FUTEBOL E A ÉPOCA EM CURSO

"Estamos ainda na parte final da época, temos muitos jogos a ganhar, competições ainda a vencer. No final é que se fazem as contas. O Campeonato está difícil, mas estamos na Liga Europa e podemos perfeitamente vencer a Liga Europa, temos todas as condições para isso. [É a pergunta que seguramente acionistas, sócios e adeptos gostariam de saber: se o treinador do Benfica será o mesmo na próxima época desportiva, independentemente dos resultados desta época?] O treinador do Benfica é um ativo do Benfica. Tal como é um ativo do Benfica, entendo que neste momento temos uma emissão obrigacionista a decorrer e não posso estar a pronunciar-me, pois pode ser considerado um facto relevante. Estou muito limitado em termos de regulamentação, não quero intervir no mercado."

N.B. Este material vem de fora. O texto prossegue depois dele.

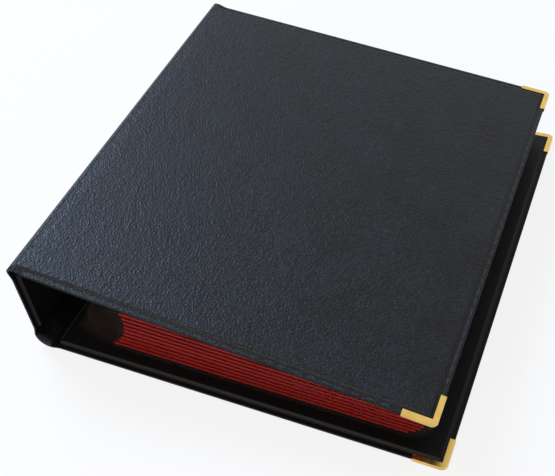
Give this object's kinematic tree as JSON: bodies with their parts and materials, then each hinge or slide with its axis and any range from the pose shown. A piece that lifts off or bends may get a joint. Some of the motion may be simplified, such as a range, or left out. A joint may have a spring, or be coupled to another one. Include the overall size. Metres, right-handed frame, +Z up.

AS CONTAS PARA A TEMPORADA 2024/25

"Na próxima época desportiva – e eu quero acreditar que vamos estar na Champions, temos o Campeonato do Mundo... –, e com a nossa robustez de capitais próprios, temos a capacidade de ir ao mercado, se tal for necessário. [Investimento ao nível do último ano?] A primeira coisa que há a fazer relativamente ao nível de investimento é rentabilizar os nossos ativos. Entendemos que temos uma equipa perfeitamente capaz de enfrentar os próximos Campeonatos, a equipa atual. Se tiver de haver algum ajuste, se o Presidente Rui Costa entender que temos de fazer algum ajuste, temos uma estrutura económica que nos permite ir ao mercado e fazer os ajustes que sejam entendidos."